# Written request
Begin with the line containing "bambooTray(), 0xd3a66f, 0.5);" and end with the line containing "obj.parent = empty"; set down that block verbatim and nothing else.

# Dataset extract
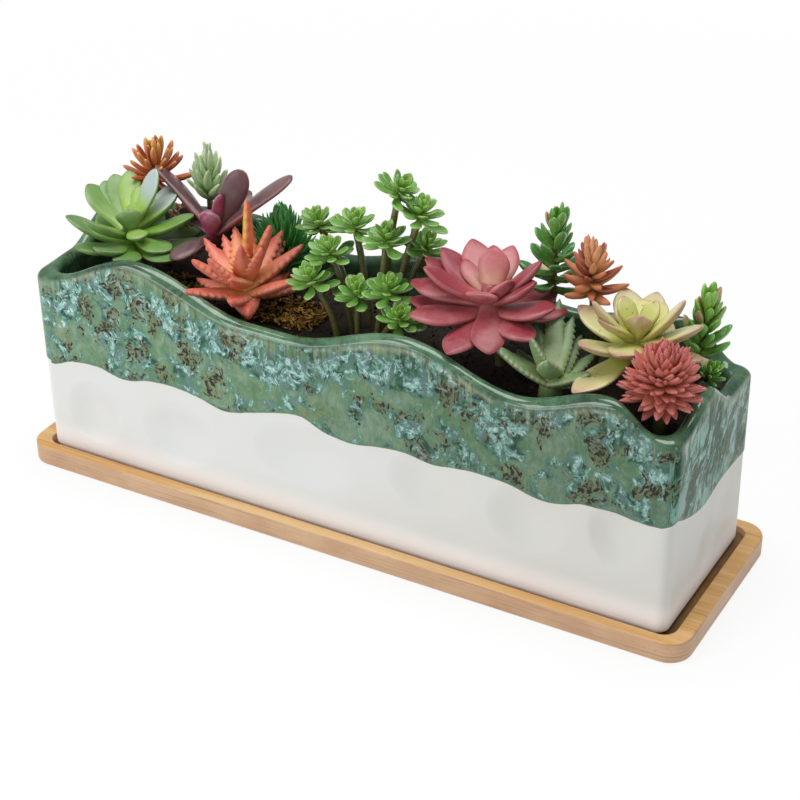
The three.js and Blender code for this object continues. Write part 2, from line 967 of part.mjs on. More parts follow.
function addPiece(parent, name, solid, color, roughness) {
  const material = new THREE.MeshStandardMaterial({ color, roughness, metalness: 0 });
  const mesh = new THREE.Mesh(toGeometry(solid), material);
  mesh.name = name;
  parent.add(mesh);
}

function cutAway(solid, others) {
  return others.reduce((rest, other) => rest.subtract(other), solid);
}

// Everything that lifts off the tray together, in a group that sits where the pot stands.
function plantedPot() {
  const group = new THREE.Group();
  group.position.set(potShift[0], potShift[1], 0);
  addPiece(group, "ceramic_pot", ceramicPot(), 0x86a08c, 0.2);
  const potRoom = potSkin(gap);
  const soilRoom = soilBlock(gap);
  const taken = [];
  let soil = soilBlock(0);
  plants.forEach((species, i) => {
    const plant = { ...species, heads: plantHeads[species.name]() };
    const stand = [...insidePlace(plant.place), soilHeight];
    const seed = i * 100;
    const roots = rootSolid(plant, 0).translate(stand);
    const whole = plantSolid(plant, 0, seed).translate(stand);
    const solid = cutAway(whole, [soilRoom.subtract(roots), potRoom, ...taken]);
    soil = soil.subtract(rootSolid(plant, gap).translate(stand));
    taken.push(plantSolid(plant, gap, seed).translate(stand));
    addPiece(group, plant.name, largestBody(solid), plant.color, 0.5);
  });
  mossPads.forEach((pad, i) => {
    const solid = cutAway(mossSolid(pad, i * 30), [soilRoom, potRoom, ...taken]);
    addPiece(group, pad.name, largestBody(solid), 0x8a6a35, 0.95);
  });
  addPiece(group, "soil_bed", soil, 0x2e211a, 0.95);
  return group;
}

addPiece(planter, "bamboo_tray", bambooTray(), 0xd3a66f, 0.5);
planter.add(plantedPot());

export default planter;
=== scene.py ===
import math

import bmesh
import bpy
import numpy as np
from mathutils import Matrix, Vector
from mathutils.geometry import tessellate_polygon


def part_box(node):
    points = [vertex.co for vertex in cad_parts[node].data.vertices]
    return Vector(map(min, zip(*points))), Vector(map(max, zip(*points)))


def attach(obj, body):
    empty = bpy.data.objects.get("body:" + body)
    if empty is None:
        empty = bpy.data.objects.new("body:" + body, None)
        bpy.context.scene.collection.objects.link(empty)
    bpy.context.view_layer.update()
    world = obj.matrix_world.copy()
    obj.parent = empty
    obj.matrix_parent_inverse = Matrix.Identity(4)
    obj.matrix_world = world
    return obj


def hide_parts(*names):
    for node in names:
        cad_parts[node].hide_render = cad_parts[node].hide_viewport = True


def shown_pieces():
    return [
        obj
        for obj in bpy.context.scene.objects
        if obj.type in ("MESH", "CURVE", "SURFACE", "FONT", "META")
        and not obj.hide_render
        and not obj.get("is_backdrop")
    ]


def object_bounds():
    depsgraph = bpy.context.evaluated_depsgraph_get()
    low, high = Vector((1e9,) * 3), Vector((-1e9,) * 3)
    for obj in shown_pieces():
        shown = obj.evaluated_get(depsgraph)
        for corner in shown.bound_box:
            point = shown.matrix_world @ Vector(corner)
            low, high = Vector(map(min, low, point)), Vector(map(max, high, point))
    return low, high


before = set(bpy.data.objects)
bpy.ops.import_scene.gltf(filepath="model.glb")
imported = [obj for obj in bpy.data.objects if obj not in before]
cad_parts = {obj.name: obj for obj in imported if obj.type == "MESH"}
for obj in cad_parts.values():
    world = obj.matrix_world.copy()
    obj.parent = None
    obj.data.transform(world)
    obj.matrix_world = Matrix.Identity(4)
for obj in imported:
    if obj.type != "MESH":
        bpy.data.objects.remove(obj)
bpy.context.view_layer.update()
print("frame loaded")

deg = math.pi / 180
golden = 137.50776  # degrees between one leaf and the next

# The CAD sizes in mm that the visual pieces share.
pot = {
    "halfLength": 150.5, "halfWidth": 40.5, "wall": 7, "foot": 5.9, "rim": 101.5, "floor": 12.9,
    "corner": 5, "insideCorner": 6, "footRound": 3, "lipRound": 3.6, "floorRound": 5,
    "drainRadius": 6, "drainMiddle": 75, "soil": 84,
}
insideLength = pot["halfLength"] - pot["wall"]
insideWidth = pot["halfWidth"] - pot["wall"]
potShift = np.array([-1.1, 0.3, 0.0])


# ---- small helpers ----

def colour(code):
    values = [int(code[i:i + 2], 16) / 255 for i in (1, 3, 5)]
    return [v / 12.92 if v <= 0.04045 else ((v + 0.055) / 1.055) ** 2.4 for v in values] + [1]


def eased(x, stops):
    xs, ys = np.array(stops, float).T
    slopes = np.gradient(ys, xs)
    i = np.clip(np.searchsorted(xs, x, side="right") - 1, 0, len(xs) - 2)
    span = xs[i + 1] - xs[i]
    t = (x - xs[i]) / span
    rise = (3 * t**2 - 2 * t**3) * (ys[i + 1] - ys[i]) + ys[i]
    return rise + (t**3 - 2 * t**2 + t) * span * slopes[i] + (t**3 - t**2) * span * slopes[i + 1]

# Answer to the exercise
addPiece(planter, "bamboo_tray", bambooTray(), 0xd3a66f, 0.5);
planter.add(plantedPot());

export default planter;
=== scene.py ===
import math

import bmesh
import bpy
import numpy as np
from mathutils import Matrix, Vector
from mathutils.geometry import tessellate_polygon


def part_box(node):
    points = [vertex.co for vertex in cad_parts[node].data.vertices]
    return Vector(map(min, zip(*points))), Vector(map(max, zip(*points)))


def attach(obj, body):
    empty = bpy.data.objects.get("body:" + body)
    if empty is None:
        empty = bpy.data.objects.new("body:" + body, None)
        bpy.context.scene.collection.objects.link(empty)
    bpy.context.view_layer.update()
    world = obj.matrix_world.copy()
    obj.parent = empty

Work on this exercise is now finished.